RECORDED DATA
○ ○ ○

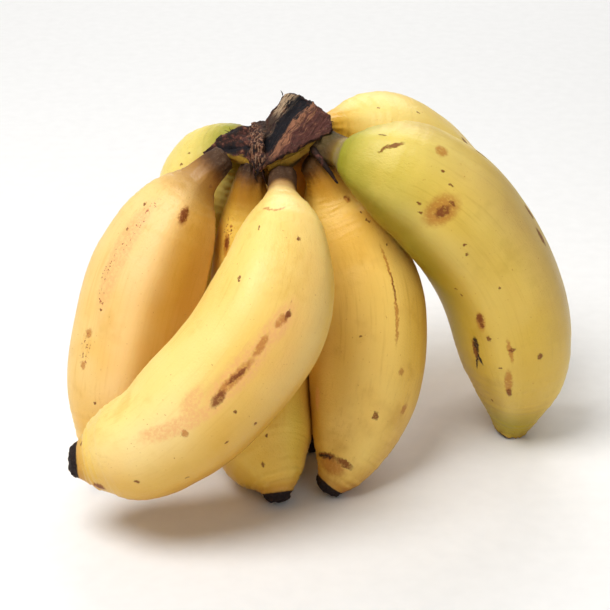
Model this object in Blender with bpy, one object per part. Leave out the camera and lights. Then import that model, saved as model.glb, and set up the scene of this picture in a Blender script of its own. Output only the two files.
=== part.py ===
"""A hand of eight short bananas resting on its finger ends, with the crown they grow from on top.

Metres, +Z up. +X is to the right, +Y to the back, and the origin is the bottom centre of the bunch's box.
"""

from itertools import combinations

import bmesh
import bpy
import numpy as np

MM = 0.001

# Driving dimensions.
FINGER_REACH = 0.115  # from the crown's centre to the end of a finger, in a straight line
FINGER_THICKNESS = 0.039  # across the body of a full-grown finger
NECK_THICKNESS = 0.0078  # across the stalk where it enters the crown
TIP_THICKNESS = 0.009  # across the dried end
TIP_LENGTH = 0.003  # of the dried end, past the taper
RIDGE_HEIGHT = 0.0003  # of the five soft ridges along a finger, over its mean radius
CROWN_LENGTH = 0.042  # of the pad from left to right
CROWN_DEPTH = 0.022  # of the pad from front to back
CROWN_HEIGHT = 0.024  # from the underside of the pad to its torn peak
NECK_SPACING = 0.0008  # of flesh between two stalks in the crown
SKIN_CLEARANCE = 0.0003  # between the skins of two fingers
SOCKET_CLEARANCE = 0.0003  # around a stalk in the crown
FOOT_DEPTH = 0.0022  # pressed flat on the lowest end, where it meets the surface

# The paths below are drawn for this reach, and stretch with FINGER_REACH.
DRAWN_REACH = 0.115
RIDGES = 5
RING_POINTS = 20
RINGS = 27
LEAN_SPREAD = 0.030  # along a finger, on each side of the place where a neighbour presses it
LEAN_PASSES = 400

# Each finger: its share of FINGER_THICKNESS, the lengths of its neck, shoulder and taper in mm, its colour,
# its seat in the crown in stalk pitches, and its path from there in mm. Both are from the crown's centre.
FINGERS = {
    "finger_front": dict(
        share=1.0, neck=12, shoulder=53, taper=44, colour=(0.87, 0.62, 0.16), seat=(0.35, -1.15, -0.1),
        path=[(2, -25, -7), (3, -42, -13), (0, -58, -30), (-14, -66, -50), (-33, -71, -68), (-51, -70, -76),
              (-62, -69, -77)],
    ),
    "finger_mid_left": dict(
        share=0.86, neck=7, shoulder=53, taper=26, colour=(0.62, 0.38, 0.09), seat=(-0.95, -0.7, -0.25),
        path=[(-9, -6, -16), (-9, -7, -31), (-7, -12, -50), (-6, -23, -68), (-5, -37, -83), (-2, -49, -94),
              (0, -54, -101)],
    ),
    "finger_mid_right": dict(
        share=0.97, neck=8, shoulder=47, taper=44, colour=(0.78, 0.48, 0.09), seat=(1.15, -0.2, -0.35),
        path=[(17, 0, -15), (24, -3, -29), (30, -12, -46), (30, -23, -64), (27, -35, -81), (22, -45, -94),
              (17, -48, -101)],
    ),
    "finger_left": dict(
        share=1.0, neck=6, shoulder=44, taper=38, colour=(0.82, 0.53, 0.14), seat=(-1.9, -0.6, 0.0),
        path=[(-26, -9, -9), (-34, -12, -22), (-42, -18, -40), (-47, -25, -59), (-51, -32, -79),
              (-54, -38, -94), (-55, -42, -102)],
    ),
    "finger_back_left": dict(
        share=0.98, neck=5, shoulder=35, taper=38, colour=(0.60, 0.52, 0.13), seat=(-1.3, 0.6, -0.1),
        path=[(-17, 16, -5), (-21, 22, -18), (-24, 25, -39), (-26, 22, -60), (-28, 16, -80), (-29, 9, -95),
              (-29, 5, -102)],
    ),
    "finger_back": dict(
        share=0.86, neck=7, shoulder=55, taper=44, colour=(0.55, 0.34, 0.08), seat=(0.6, 0.8, -0.1),
        path=[(9, 14, -14), (10, 20, -28), (12, 21, -49), (12, 13, -69), (13, -1, -86), (12, -15, -96),
              (11, -22, -101)],
    ),
    "finger_back_right": dict(
        share=0.95, neck=5, shoulder=38, taper=44, colour=(0.86, 0.60, 0.15), seat=(1.5, 1.05, 0.45),
        path=[(24, 20, -1), (40, 26, -8), (56, 31, -24), (70, 32, -47), (79, 30, -71), (82, 26, -90),
              (81, 24, -103)],
    ),
    "finger_right": dict(
        share=1.03, neck=9, shoulder=42, taper=42, colour=(0.58, 0.47, 0.08), seat=(1.5, -0.45, 0.55),
        path=[(27, -13, 0), (45, -16, -5), (62, -13, -23), (75, -11, -45), (81, -9, -70), (82, -7, -91),
              (80, -6, -103)],
    ),
}

# Each section of the crown from left to right: how far along CROWN_LENGTH it is from the centre, its
# half depth as a share of CROWN_DEPTH, and its underside and top as shares of CROWN_HEIGHT.
CROWN_SECTIONS = [
    (-0.52, 0.12, -0.18, -0.02),
    (-0.40, 0.30, -0.28, 0.14),
    (-0.22, 0.42, -0.32, 0.26),
    (-0.05, 0.46, -0.32, 0.32),
    (0.08, 0.50, -0.30, 0.66),
    (0.22, 0.50, -0.28, 0.68),
    (0.36, 0.44, -0.18, 0.48),
    (0.46, 0.26, 0.02, 0.34),
]
CROWN_POINTS = 16
CROWN_LEAN = 0.25  # how far the top of a section stands back, as a share of its height
CROWN_COLOUR = (0.05, 0.028, 0.022)


def clear_scene():
    for thing in list(bpy.data.objects):
        bpy.data.objects.remove(thing)


def material(name, colour, roughness):
    made = bpy.data.materials.new(name)
    made.use_nodes = True
    shader = made.node_tree.nodes["Principled BSDF"]
    shader.inputs["Base Color"].default_value = (*colour, 1.0)
    shader.inputs["Roughness"].default_value = roughness
    shader.inputs["Metallic"].default_value = 0.0
    return made


def smooth_path(points, count):
    """A curve through the points, as this many points at equal steps, and its length."""
    ends = [2 * points[0] - points[1]], [2 * points[-1] - points[-2]]
    knots = np.concatenate([ends[0], points, ends[1]])
    share = np.linspace(0, 1, 20, endpoint=False)[:, None]
    runs = []
    for before, start, end, after in zip(knots, knots[1:], knots[2:], knots[3:]):
        cubic = 3 * (start - end) + after - before
        square = 2 * before - 5 * start + 4 * end - after
        runs.append(start + 0.5 * share * (end - before + share * (square + share * cubic)))
    dense = np.concatenate([*runs, points[-1:]])
    along = np.concatenate([[0], np.cumsum(np.linalg.norm(np.diff(dense, axis=0), axis=1))])
    steps = np.linspace(0, along[-1], count)
    return np.stack([np.interp(steps, along, axis) for axis in dense.T], axis=1), along[-1]


def swell(share, power):
    """From 0 at the thin end to 1 where the body is full."""
    return np.sin(np.pi / 2 * np.clip(share, 0, 1)) ** power


def girth(finger, length):
    """The radius at each ring, from the neck over the shoulder and the body to the dried tip."""
    stretch = FINGER_REACH / DRAWN_REACH * MM
    along = np.linspace(0, length, RINGS)
    left = length - TIP_LENGTH - along
    body = FINGER_THICKNESS / 2 * finger["share"]
    neck, tip = NECK_THICKNESS / 2, TIP_THICKNESS / 2
    rise = swell((along - finger["neck"] * stretch) / (finger["shoulder"] * stretch), 1.15)
    fall = swell(left / (finger["taper"] * stretch), 0.8)
    return np.minimum(neck + (body - neck) * rise, tip + (body - tip) * fall)


def lay_fingers():
    """The rings of every finger as drawn: their centres, and their radii."""
    pitch = NECK_THICKNESS + NECK_SPACING
    laid = {}
    for name, finger in FINGERS.items():
        seat = np.array(finger["seat"]) * pitch
        drawn = np.array(finger["path"]) * MM * FINGER_REACH / DRAWN_REACH
        centres, length = smooth_path(np.vstack([seat, drawn]), RINGS)
        laid[name] = [centres, girth(finger, length)]
    return laid


def lean(centres, ring, push):
    """Bends a finger aside at one ring, less and less away from it, with its seat kept where it is."""
    along = np.concatenate([[0], np.cumsum(np.linalg.norm(np.diff(centres, axis=0), axis=1))])
    reach = np.exp(-(((along - along[ring]) / LEAN_SPREAD) ** 2))
    free = np.clip(along / max(along[ring], MM), 0, 1)
    return centres + (reach * free)[:, None] * push


def lean_apart(laid):
    """Fingers that press on each other lean apart, until their skins are SKIN_CLEARANCE away."""
    for _ in range(LEAN_PASSES):
        pressed = False
        for one, other in combinations(laid.values(), 2):
            between = one[0][:, None] - other[0][None]
            away = np.linalg.norm(between, axis=2)
            wanted = one[1][:, None] + other[1][None] + 2 * RIDGE_HEIGHT + SKIN_CLEARANCE
            short = wanted - away
            short[:3, :3] = 0  # stalks beside each other in the crown
            at = np.unravel_index(short.argmax(), short.shape)
            if short[at] <= 0:
                continue
            pressed = True
            push = between[at] / away[at] * short[at] / 2
            one[0] = lean(one[0], at[0], push)
            other[0] = lean(other[0], at[1], -push)
        if not pressed:
            return


def frames(centres):
    """Two directions across the path at each ring, carried along it without twist."""
    ahead = np.gradient(centres, axis=0)
    ahead /= np.linalg.norm(ahead, axis=1)[:, None]
    side = np.cross(ahead[0], (0.0, 1.0, 0.0))
    found = []
    for direction in ahead:
        side = side - direction * np.dot(side, direction)
        side /= np.linalg.norm(side)
        found.append((side, np.cross(direction, side)))
    return found


def tube(name, centres, radii, ridge):
    """A closed mesh of rings round the path, with a point at the middle of each end."""
    turn = np.linspace(0, 2 * np.pi, RING_POINTS, endpoint=False)
    mesh = bmesh.new()
    rings = []
    fullness = np.clip(radii / radii.max(), 0, 1) ** 2
    for centre, radius, full, (side, up) in zip(centres, radii, fullness, frames(centres)):
        reach = radius + ridge * full * np.cos(RIDGES * turn)
        across = np.cos(turn)[:, None] * side + np.sin(turn)[:, None] * up
        rings.append([mesh.verts.new(point) for point in centre + reach[:, None] * across])
    for near, far in zip(rings, rings[1:]):
        for i in range(RING_POINTS):
            j = (i + 1) % RING_POINTS
            mesh.faces.new((near[i], near[j], far[j], far[i]))
    for ring, centre in ((rings[0][::-1], centres[0]), (rings[-1], centres[-1])):
        middle = mesh.verts.new(centre)
        for i in range(RING_POINTS):
            mesh.faces.new((ring[i], ring[(i + 1) % RING_POINTS], middle))
    return finish(name, mesh)


def finish(name, mesh):
    """Makes the object of a closed mesh, with its faces outwards."""
    bmesh.ops.recalc_face_normals(mesh, faces=mesh.faces)
    data = bpy.data.meshes.new(name)
    mesh.to_mesh(data)
    mesh.free()
    made = bpy.data.objects.new(name, data)
    bpy.context.collection.objects.link(made)
    return made


def press_feet(fingers):
    """Flattens the ends that the bunch stands on to one level surface, and returns its height."""
    lowest = min(vertex.co.z for made in fingers for vertex in made.data.vertices)
    surface = lowest + FOOT_DEPTH
    for made in fingers:
        for vertex in made.data.vertices:
            vertex.co.z = max(vertex.co.z, surface)
    return surface


def crown_blank():
    """The pad as one lump, with sections that stand back towards their tops."""
    turn = np.linspace(0, 2 * np.pi, CROWN_POINTS, endpoint=False)
    mesh = bmesh.new()
    rings = []
    for along, half, under, top in CROWN_SECTIONS:
        middle, tall = (under + top) / 2 * CROWN_HEIGHT, (top - under) / 2 * CROWN_HEIGHT
        rise = middle + tall * np.sin(turn)
        back = half * CROWN_DEPTH * np.cos(turn) + CROWN_LEAN * (rise - middle)
        rings.append([mesh.verts.new((along * CROWN_LENGTH, y, z)) for y, z in zip(back, rise)])
    for near, far in zip(rings, rings[1:]):
        for i in range(CROWN_POINTS):
            j = (i + 1) % CROWN_POINTS
            mesh.faces.new((near[i], near[j], far[j], far[i]))
    mesh.faces.new(rings[0])
    mesh.faces.new(rings[-1])
    return finish("crown", mesh)


def cut_sockets(crown, laid):
    """Cuts the place of every stalk out of the crown, a clearance larger than the stalk."""
    for name, (centres, radii) in laid.items():
        start = centres[0] - (centres[1] - centres[0]) * 0.1
        room = np.vstack([start, centres[1:]])
        cutter = tube("socket_" + name, room, radii + SOCKET_CLEARANCE, RIDGE_HEIGHT)
        cutter.hide_render = True
        cutter.display_type = "WIRE"
        cut = crown.modifiers.new("socket_" + name, "BOOLEAN")
        cut.operation = "DIFFERENCE"
        cut.object = cutter


def stand_at_origin(made):
    """Moves every object so that the origin is at the bottom centre of the bunch's box."""
    corners = np.array([v.co for thing in made if not thing.hide_render for v in thing.data.vertices])
    low, high = corners.min(axis=0), corners.max(axis=0)
    centre = ((low[0] + high[0]) / 2, (low[1] + high[1]) / 2, low[2])
    for thing in made:
        thing.location = [-value for value in centre]


def main():
    clear_scene()
    laid = lay_fingers()
    lean_apart(laid)
    crown = crown_blank()
    crown.data.materials.append(material("crown_fibre", CROWN_COLOUR, 0.85))
    cut_sockets(crown, laid)
    fingers = []
    for name, (centres, radii) in laid.items():
        made = tube(name, centres, radii, RIDGE_HEIGHT)
        made.data.materials.append(material(name + "_peel", FINGERS[name]["colour"], 0.45))
        fingers.append(made)
    press_feet(fingers)
    stand_at_origin(list(bpy.data.objects))


main()
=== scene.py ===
# %% [markdown]
# # A bunch of short, ripe bananas
# The bunch lies crown up, resting on the ends of its fingers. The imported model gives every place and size,
# so it is loaded first.

# %% Load the frame
import math

import bpy
import numpy as np
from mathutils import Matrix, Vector, noise
from mathutils.bvhtree import BVHTree


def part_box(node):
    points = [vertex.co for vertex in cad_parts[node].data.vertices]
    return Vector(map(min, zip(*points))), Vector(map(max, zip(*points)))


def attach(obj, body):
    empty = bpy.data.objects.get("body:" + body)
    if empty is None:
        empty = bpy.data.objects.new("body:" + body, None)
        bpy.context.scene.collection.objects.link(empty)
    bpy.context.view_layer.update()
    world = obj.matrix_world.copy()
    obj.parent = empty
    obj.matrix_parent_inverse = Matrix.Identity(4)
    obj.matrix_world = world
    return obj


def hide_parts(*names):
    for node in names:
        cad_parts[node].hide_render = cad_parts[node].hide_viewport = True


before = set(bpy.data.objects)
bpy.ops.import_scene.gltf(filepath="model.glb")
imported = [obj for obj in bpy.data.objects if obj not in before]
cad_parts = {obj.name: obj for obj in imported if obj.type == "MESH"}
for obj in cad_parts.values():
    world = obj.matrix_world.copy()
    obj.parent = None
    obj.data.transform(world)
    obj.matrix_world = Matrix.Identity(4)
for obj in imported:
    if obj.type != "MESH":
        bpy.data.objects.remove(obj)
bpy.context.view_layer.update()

MM = 0.001
crown_low, crown_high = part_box("crown")
crown_middle = (crown_low + crown_high) / 2
fingers = sorted(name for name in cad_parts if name.startswith("finger_"))
print("fingers:", fingers)

# %% [markdown]
# ## Where each finger runs
# A banana is a bent tube, so its middle line and its thickness say nearly all of its shape. They could be
# typed in, but the model already holds them. A walk from the neck to the tip looks outwards at every step,
# in a ring of rays: the middle of the hits is the next point of the line, and their distance is the
# thickness there.


# %% Walk along a finger
RAYS = 24
MOST_STEPS = 120
SEAT_DEPTH = 2.5 * MM
NECK_FROM, NECK_TO = 5 * MM, 12 * MM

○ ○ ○

REQUIREMENT
Your task is to quote the lines above, beginning with the first and ending with the one that holds "LEAN_PASSES = 400".

TASK RESULT
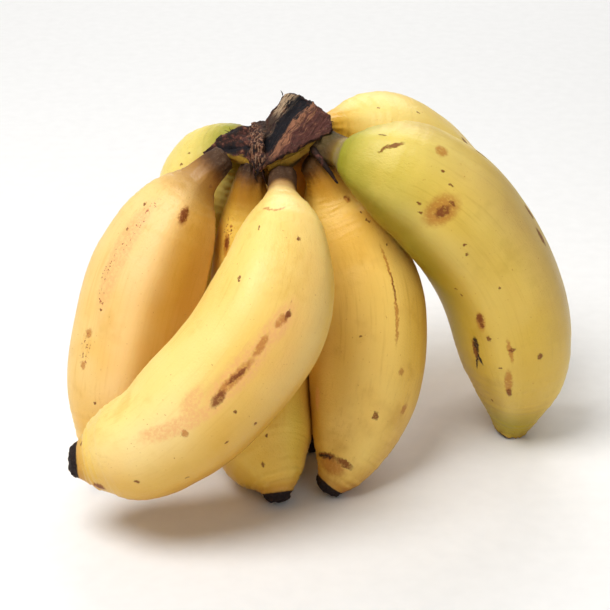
Model this object in Blender with bpy, one object per part. Leave out the camera and lights. Then import that model, saved as model.glb, and set up the scene of this picture in a Blender script of its own. Output only the two files.
=== part.py ===
"""A hand of eight short bananas resting on its finger ends, with the crown they grow from on top.

Metres, +Z up. +X is to the right, +Y to the back, and the origin is the bottom centre of the bunch's box.
"""

from itertools import combinations

import bmesh
import bpy
import numpy as np

MM = 0.001

# Driving dimensions.
FINGER_REACH = 0.115  # from the crown's centre to the end of a finger, in a straight line
FINGER_THICKNESS = 0.039  # across the body of a full-grown finger
NECK_THICKNESS = 0.0078  # across the stalk where it enters the crown
TIP_THICKNESS = 0.009  # across the dried end
TIP_LENGTH = 0.003  # of the dried end, past the taper
RIDGE_HEIGHT = 0.0003  # of the five soft ridges along a finger, over its mean radius
CROWN_LENGTH = 0.042  # of the pad from left to right
CROWN_DEPTH = 0.022  # of the pad from front to back
CROWN_HEIGHT = 0.024  # from the underside of the pad to its torn peak
NECK_SPACING = 0.0008  # of flesh between two stalks in the crown
SKIN_CLEARANCE = 0.0003  # between the skins of two fingers
SOCKET_CLEARANCE = 0.0003  # around a stalk in the crown
FOOT_DEPTH = 0.0022  # pressed flat on the lowest end, where it meets the surface

# The paths below are drawn for this reach, and stretch with FINGER_REACH.
DRAWN_REACH = 0.115
RIDGES = 5
RING_POINTS = 20
RINGS = 27
LEAN_SPREAD = 0.030  # along a finger, on each side of the place where a neighbour presses it
LEAN_PASSES = 400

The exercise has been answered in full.